Q . How will Arm-based instances change hosting economics?
A . Arm SKUs from AWS, Azure, and Google deliver significant performance-per-watt and price-performance gains for common services. For many microservices, you can reduce cost while maintaining or improving throughput—provided your stack and libraries are Arm-compatible.

Q . How can we control AI hosting costs?
A . Separate training from inference; use smaller, fine-tuned models or retrieval-augmented generation; right-size GPU memory; autoscale with queue depth; and add pre-deploy cost estimates and tags. Track unit economics (cost per request or per generated item).

Q . How do we prepare for edge hosting?
A . Identify low-latency user paths (<100ms) and push those to edge POPs; keep heavy analytics centralized. Use global routing, cache-coherent data stores, and edge-safe secrets. Observe and test at the edge like you do in regions

Q . How does serverless fit into the future of cloud hosting?
A . It reduces ops overhead and speeds releases. Functions and serverless containers are ideal for event-driven tasks and spiky APIs. Start with non-stateful services, add async patterns, and monitor cold-starts and concurrency.

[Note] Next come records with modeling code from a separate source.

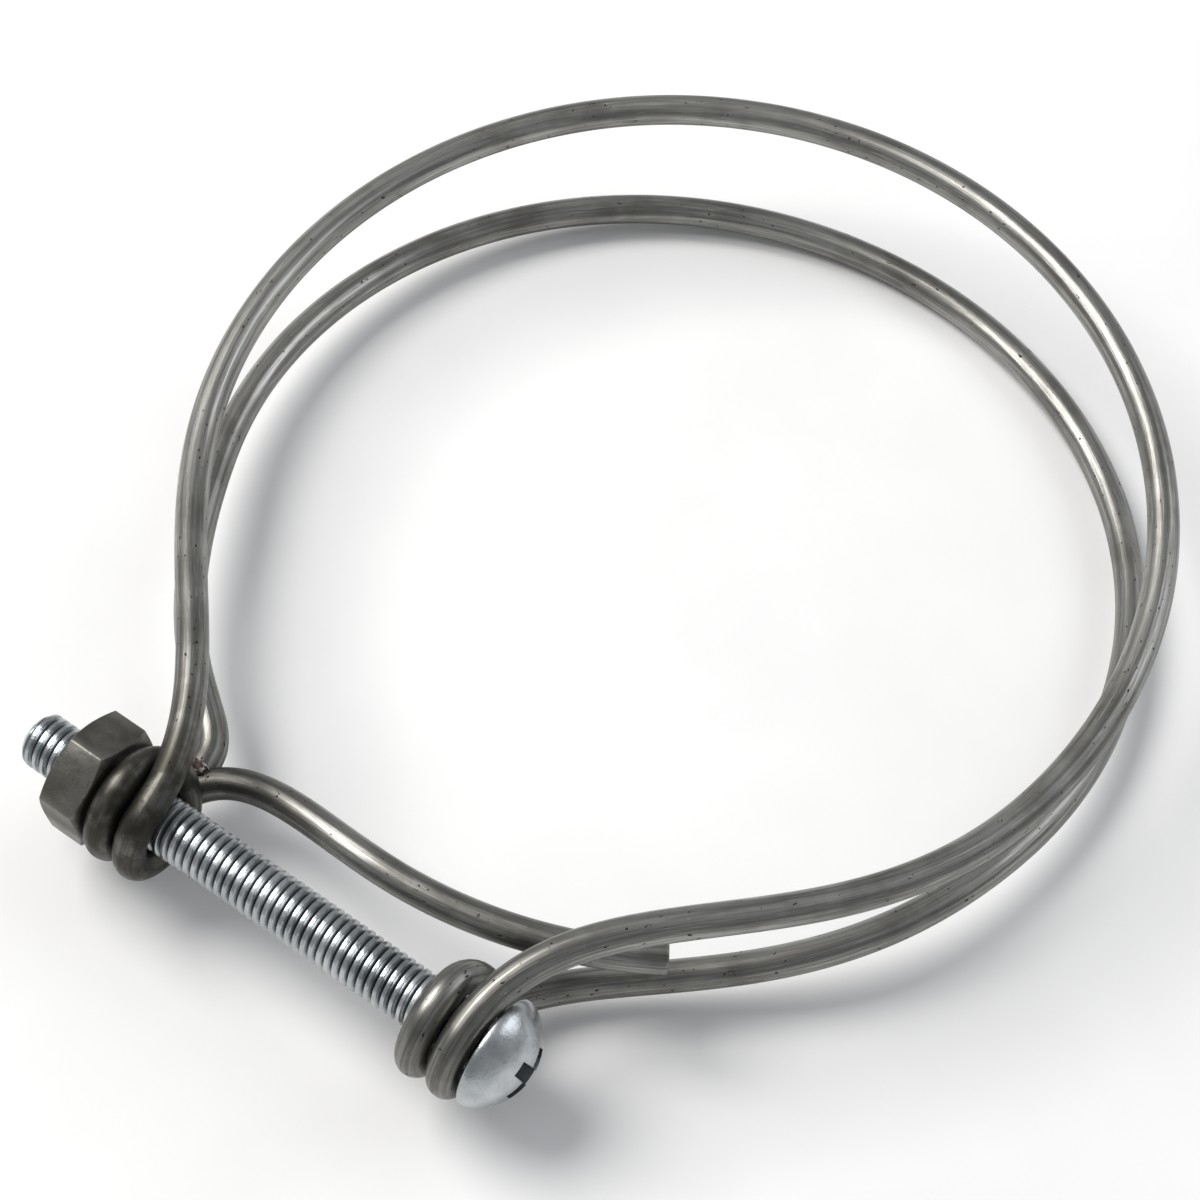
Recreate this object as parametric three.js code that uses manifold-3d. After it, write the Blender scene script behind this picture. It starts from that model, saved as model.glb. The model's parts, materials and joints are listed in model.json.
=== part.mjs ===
// A double-wire screw hose clamp. One length of round steel wire is bent into two hoops that lie
// one above the other, is coiled round a machine screw at both sides of the gap between its legs,
// and ends in a tongue that bridges that gap. The screw passes through both coils, its head bears
// on one coil, and a hex nut on its thread pulls the other coil towards the head.
//
// The wire is springy and bends all along its length as the clamp closes. That bending is gathered
// here at three flexing places, so the wire is made as rigid lengths that turn on each other.
//
// Millimetres and degrees. X runs along the screw towards its head, Z along the hose's axis.
import * as THREE from "three";
import { mergeVertices } from "three/addons/utils/BufferGeometryUtils.js";
import Module from "manifold-3d";

// The wire.
const WIRE_DIAMETER = 2.8;
const UPPER_HOOP_RADIUS = 41.2; // the hose's axis to the middle of the wire
const LOWER_HOOP_RADIUS = UPPER_HOOP_RADIUS - 0.5;
const SPREAD_AT_SIDES = 4.7; // each hoop's distance above or below the screw, beside the hose
const SPREAD_AT_BACK = 7.2; // the same at the back, opposite the screw
const COIL_GAP = 0.2; // round the screw in the coils
const COIL_SPACING = WIRE_DIAMETER + 0.2; // from one turn of a coil to the next
const COIL_TO_TONGUE = 0.5; // how far the coils lie clear of the tongue, away from the hose
const COIL_LEAN = 20; // how far past the top or the bottom of the screw a leg meets its coil
const LOWER_LEAN = 15; // the same for the lower hoop's leg
const TONGUE_LEAN = 8; // and for the tongue
const COIL_CROSSING = 150; // how much of the coil's turning takes the wire to the next turn
const NUT_COIL_AT = -15.7; // where the upper hoop's leg runs onto the nut's coil, along the screw
const HEAD_COIL_AT = 12.8; // where the lower hoop's leg runs onto the head's coil
const NUT_LEG_FROM = 24; // how far below the hose's side the legs leave the round, nut side
const HEAD_LEG_FROM = 10; // the same, head side
const UPPER_NUT_LEG_REACH = 0.39 * UPPER_HOOP_RADIUS; // how straight each leg starts
const LOWER_NUT_LEG_REACH = 0.58 * UPPER_HOOP_RADIUS;
const UPPER_HEAD_LEG_REACH = 0.56 * UPPER_HOOP_RADIUS;
const LOWER_HEAD_LEG_REACH = 0.68 * UPPER_HOOP_RADIUS;
const NUT_COIL_REACH = 12; // how straight each leg meets its coil
const UPPER_HEAD_COIL_REACH = 16;
const LOWER_HEAD_COIL_REACH = 17;

// The tongue, which lies along the hose between the hoops, and the weld at its root.
const TONGUE_RADIUS = UPPER_HOOP_RADIUS + 1;
const TONGUE_FROM = 272; // the angle round the hose at which it comes level with the screw
const TONGUE_TO = 304; // the angle of its cut end
const TONGUE_ROOT_REACH = 13;
const TONGUE_LEVEL_REACH = 10;
const WELD_ALONG_ROOT = 0.19; // where on the tongue's root bend the lower hoop's end is welded
const WELDED_END_WAY = -76; // the end's heading, and the reach of its last bend
const WELDED_END_REACH = 0.125 * UPPER_HOOP_RADIUS;
const WELDED_END_OFF = 0.9 * WIRE_DIAMETER + 0.8; // from the middle of the root to the end's face
const WELD_THROAT = 0.5; // the fillet of weld metal round the lower hoop's end
const WELD_HEIGHT = 1.3;

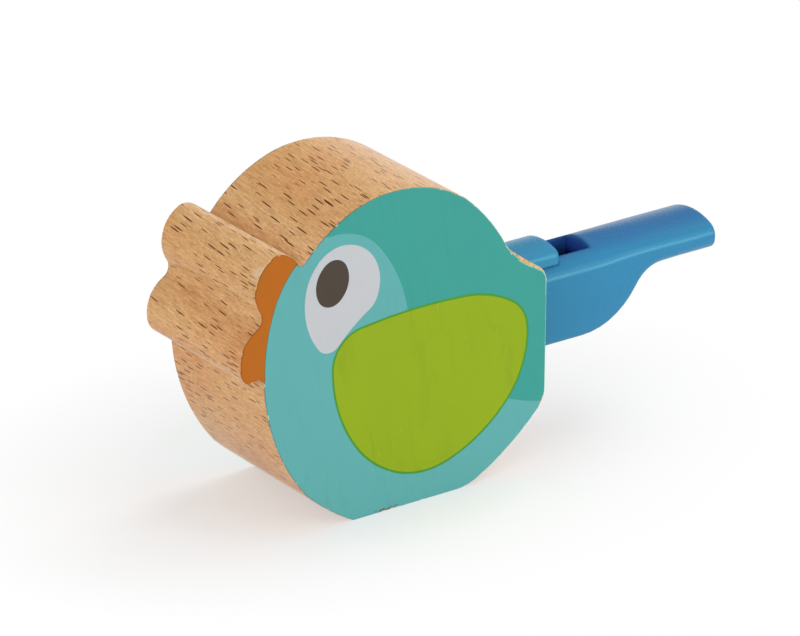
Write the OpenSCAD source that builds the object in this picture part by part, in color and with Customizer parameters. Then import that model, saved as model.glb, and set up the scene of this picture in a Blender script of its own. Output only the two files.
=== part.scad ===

Q . How can FinOps reduce waste without slowing teams?
A . Shift left: require tagging SLOs, pre-deploy estimates, and budget alerts in CI/CD. Automate rightsizing and de-provisioning. Tie dashboards to product metrics (e.g., cost/request) so teams see business impact directly.

Q . How do we measure sustainability in hosting?
A . Use provider-reported carbon/energy metrics, correlate with workload telemetry, and set per-request or per-model KPIs. Prefer energy-efficient instances (often Arm), schedule non-urgent jobs for low-carbon hours, and use renewable-heavy regions when compliance allows.

Q . How can we avoid vendor lock-in while staying practical?
A . Create a portable platform layer: Kubernetes + service mesh + OpenAPI + IaC + observability. Decide on two “home” clouds; only add more for clear regulatory/commercial reasons. Keep data in open formats and design tested export paths.